江戸時代前半,大阪を中心にさかえた清新な町人文化。第5代将軍徳川綱吉の元禄年間(1688〜1704年)が最盛期にあたるので,元禄文化の名がある。
上方に花開いた町人文化
この時代,農業・商業ともにさかんになったが,とくに都市の発達にともなって商業がさかえ,大阪はその中心であった。そして,大阪の町人たちを中心に上方(京都・大阪)に花開いたのが元禄文化である。
コーチ
元禄文化は,そのにない手となった大商人の,比較的自由な気風を反映して,明るく活気にみちた文化であった。
文化の内容
(1)学問…契沖や荷田春満らの国学がさかんになり,儒学では,朱子学派の新井白石,陽明学派では熊沢蕃山,古学派では山鹿素行・荻生徂徠などが活躍した。

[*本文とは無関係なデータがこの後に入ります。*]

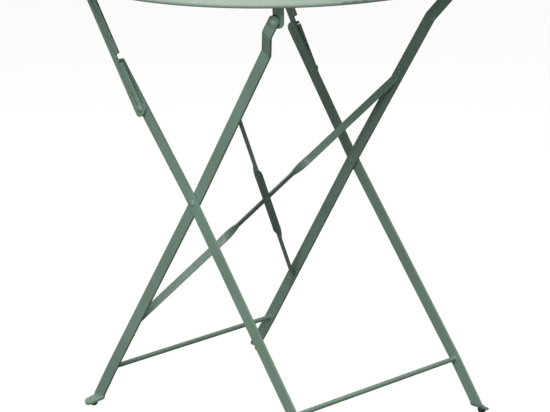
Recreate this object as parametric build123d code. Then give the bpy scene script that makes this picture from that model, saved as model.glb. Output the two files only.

(2)文学…井原西鶴は,浮世草子(小説)に町人のいきいきした生活を書き,近松門左衛門は,竹本義太夫が町人の間に広めた浄瑠璃の台本を書き,町人や武士の社会の義理と人情のしがらみに生きる人々をえがいた。また,松尾芭蕉は,各地を旅しながら俳諧を文学にまで高めた。
(3)美術…江戸初期に俵屋宗達が始めた装飾画を,元禄期に尾形光琳が大成した。菱川師宣が木版画による浮世絵を創始し,狩野派では狩野探幽が幕府の御用絵師として活躍した。建築では江戸初期に日光東照宮や桂離宮がたてられた。工芸では蒔絵の技術が発達し,酒井田柿右衛門が有田焼に傑作をのこしている。
(4)風俗…友禅染というそめ方が発明され,はでな小袖がはやる一方,節分・花見・月見・節句などの年中行事が一般化した。また,歌舞伎が浄瑠璃とともに町人の娯楽として発達し,京都に初代坂田藤十郎,江戸に初代市川団十郎らの名優がでて人気を得た。